Dipa Karmakar, the first Indian woman to qualify for the gymnastics event in the Olympics, has been officially named a “World Class Gymnast”, by the governing body of world gymnastics, Federation de Internationale de Gymnastique. The title is given to some of the best gymnasts in the world.


World Number one Novak Djokovic completed his career Grand Slam after defeating Andy Murray to win the 2016 French Open Men’s Singles title. Novak Djokovic is the first man since 1969 to be the defending champion of all four Grand Slams—French Open, Wimbledon, Australian Open and US Open—at a single time. He is only the third man in history to achieve the feat after Don Budge in 1938 and Rod Laver in 1962 and 1969. Spain’s Garbiñe Muguruza won her maiden Grand Slam title after defeating the defending champion Serena Williams in women’s singlesMartina Hingis and Leander Paes each completed a career Grand Slam in mixed doubles after winning the Mixed Doubles title against Sania Mirza and Ivan Dodig.  Feliciano Lopez and Marc Lopez beat Bob and Mike Bryan to win the men’s doubles title.  The French pair of Caroline Garcia and Kristina Mladenovic secured a rare triumph for the home nation by winning the women’s doubles title.

World number two Andy Murray won his second Wimbledon men’s singles title, defeating Canadian Milos Raonic.

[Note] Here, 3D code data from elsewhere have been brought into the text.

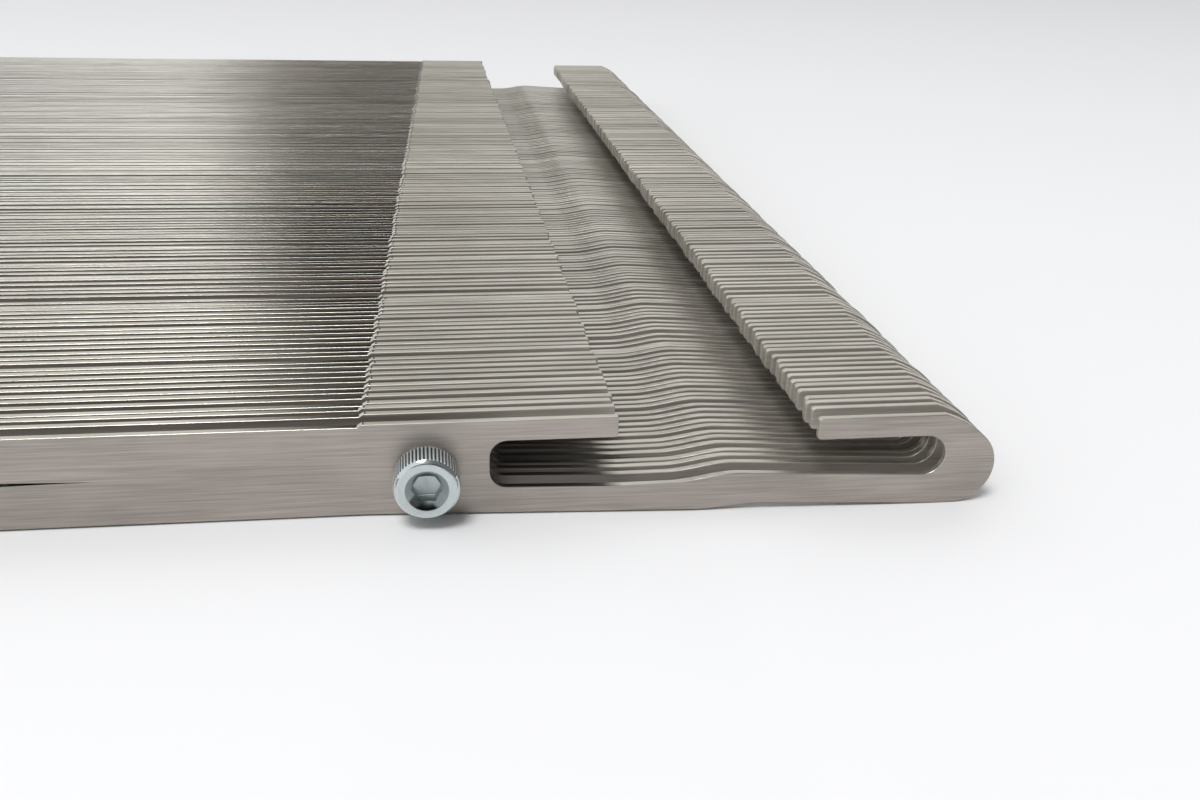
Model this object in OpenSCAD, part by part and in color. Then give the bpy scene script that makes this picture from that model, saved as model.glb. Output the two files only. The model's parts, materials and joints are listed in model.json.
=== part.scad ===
// A bundle of flat steel heddles (healds) with C-shaped end loops. The heddles stand on edge, one behind
// the other, and hang on two binding rods whose ends are closed by small socket head cap screws.
// X runs along the heddles, Y through the bundle (the front heddle is at the lowest Y), and Z is up.
// The origin is at the middle of the bundle, on the surface that the end loops stand on.

/* [Bundle] */
// Number of heddles in the bundle
heddle_count = 168; // [60:1:168]
// Mean distance from one heddle to the next
heddle_pitch = 0.86; // [0.76:0.01:1.1]
// Share of the mean gap by which the gaps between the single heddles vary
single_unevenness = 0.45; // [0:0.05:0.5]
// Share of the mean gap by which the gaps inside a pack vary
pack_unevenness = 0.9; // [0:0.05:0.9]
// Gap between the first heddle and the second
front_gap = 0.9; // [0.3:0.05:1.2]

/* [Heddle] */
// Overall length of a heddle, over its two end loops
heddle_len = 280; // [260:1:331]
// Thickness of the steel strip
strip_t = 0.46; // [0.3:0.01:0.5]
// Height of the strip between the end loops
body_h = 5.5; // [5:0.1:7]
// Height of the body above the line that the end loops stand on
body_lift = 0.88; // [0.6:0.01:1]

/* [End loop] */
// Length of the end loop, from its nose to the step in the top edge
loop_len = 38.1; // [36.8:0.1:40]
// Height of the step in the top edge
step_h = 0.16; // [0.05:0.01:0.4]
// Length of the slope in that step
step_run = 0.25; // [0.1:0.05:0.6]
// Thickness of the nose in front of the slot
nose_wall = 3.3; // [2.8:0.05:3.6]
// Distance from the nose to the closed inner end of the slot
slot_end = 30.97; // [29.5:0.05:31.2]
// Corner radius at the inner end of the slot
slot_corner_r = 1; // [0.5:0.05:1.2]
// Distance from the nose to the tip of the finger
finger_tip = 23.56; // [21:0.05:25]
// Thickness of the finger
finger_t = 1.3; // [1.1:0.05:1.5]
// Bevel under the tip of the finger
finger_bevel = 0.2; // [0.05:0.01:0.3]
// Distance from the nose to the tip of the hook
hook_tip = 11.5; // [9:0.05:13]
// Height of the top of the hook above the standing line
hook_top = 5.97; // [5.7:0.01:6.3]
// Thickness of the hook
hook_t = 1.38; // [1.1:0.02:1.6]
// Bevel at the two corners of the hook's tip
hook_bevel = 0.16; // [0.05:0.01:0.3]
// Radius of the lower front of the nose
nose_r = 2.5; // [2.2:0.05:2.7]
// Radius of the flatter curve from the nose up to the hook
brow_r = 6.9; // [6:0.1:8]
// Direction of the nose's outline where the lower curve meets the flatter one, in degrees
brow_from = 45; // [40:1:50]
// Length of the flat under the nose that the heddle stands on
foot_len = 1.4; // [1:0.1:2]

/* [Lower limb] */
// Thickness of the lower limb under the finger
limb_root_t = 1.68; // [1.4:0.02:1.9]
// Thickness of the lower limb under the hook
limb_nose_t = 1.97; // [1.7:0.02:2.1]
// Fall of the lower limb for each millimetre towards the nose
limb_slope = 0.031; // [0.02:0.001:0.04]
// Distance from the nose to the middle of the crank in the lower edge
crank_mid = 16.6; // [15:0.1:18]
// How much further from the nose the crank lies in the upper edge
crank_lean = 1.5; // [0:0.1:2]
// Length of the crank
crank_run = 4.2; // [3:0.1:5]
// Rise of the crank
crank_rise = 0.44; // [0.2:0.01:0.6]

/* [Slit and thread eye] */
// Distance from the nose to the nearer point of the slit
slit_start = 52.8; // [45:0.1:60]
// Length of the slit
slit_len = 60; // [30:1:62]
// Widest opening of the slit
slit_w = 0.62; // [0.3:0.02:1]
// Length of the thread eye
eye_len = 7; // [5:0.1:9]
// Height of the thread eye
eye_h = 1.8; // [1.2:0.05:2.4]

/* [Binding rods and screws] */
// Distance from the nose to the centre of the binding hole
hole_from_nose = 34.6; // [34.2:0.05:36]
// Height of that centre above the lower edge of the body
hole_rise = 2.42; // [2.2:0.02:2.9]
// Diameter of the binding rods
rod_d = 2.8; // [2.6:0.05:2.9]
// Radial clearance between a rod and the holes it passes through
rod_clearance = 0.18; // [0.1:0.01:0.25]
// Nominal thread diameter of the cap screws
screw_d = 2; // [1.8:0.05:2.1]
// Radial clearance between a screw and its tapped hole
screw_clearance = 0.04; // [0.02:0.01:0.06]
// Length of a cap screw under its head
screw_len = 6; // [4:0.5:8]
// Depth of the tapped hole beyond the end of the screw
tap_spare = 1.5; // [0.5:0.1:3]
// Diameter of the screw head over its knurl
head_d = 3.78; // [3.6:0.01:3.98]
// Height of the screw head
head_h = 2; // [1.8:0.02:2.2]
// Number of straight knurls round the head
knurl_count = 54; // [36:1:60]
// Depth of the knurls
knurl_depth = 0.07; // [0.03:0.01:0.1]
// Chamfer at the outer edge of the head
head_chamfer = 0.2; // [0.1:0.01:0.3]
// Width across flats of the hexagon socket
socket_af = 1.56; // [1.52:0.01:1.58]
// Depth of the hexagon socket
socket_depth = 1.05; // [0.8:0.05:1.2]
// Diameter of the round mouth of the socket
mouth_d = 2.46; // [2:0.02:2.5]
// Angle of that mouth's slope to the face of the head, in degrees
mouth_slope = 31; // [25:1:40]
// Gap between the head and the heddle next to it, and between the heddle and the rod's end
seat_gap = 0.04; // [0.02:0.01:0.1]

/* [Hidden] */
$fn = 64;

steel = [0.64, 0.62, 0.59];
rod_steel = [0.52, 0.53, 0.54];
zinc = [0.79, 0.84, 0.86];

// The heddles at the front have a node each, and the ones behind them are shared out over the packs
single_count = 24;
pack_count = 28;
function pack_first(p) = single_count + floor((heddle_count - single_count) * (p - 1) / pack_count);

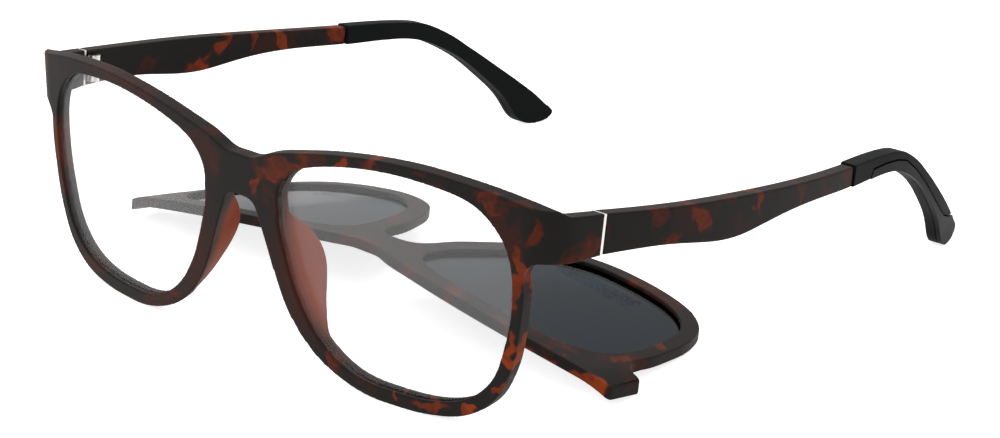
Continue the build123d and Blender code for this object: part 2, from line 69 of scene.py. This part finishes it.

This was Murray’s third Wimbledon final, with his first Championship victory coming in 2013 against Novak Djokovic.  Serena Williams beat Germany’s Angelique Kerber to win her 7th Wimbledon women’s singles titleher 22nd Grand Slam, equalling Steffi Graf’s record for most Grand Slam title wins in the Open Era. Serena Williams and Venus Williams won their sixth Wimbledon women’s doubles title after defeating Tímea Babos of Hungary and Yaroslava Shvedova of Kazakhstan. Heather Watson and Henri Kontinen won the mixed doubles title. Pierre-Hugues Herbert and Nicolas Mahut defeated fellow countrymen Julien Benneteau and Edouard Roger-Vasselin to win the men’s doubles title. It was the first all-French doubles final at Wimbledon in the Open Era.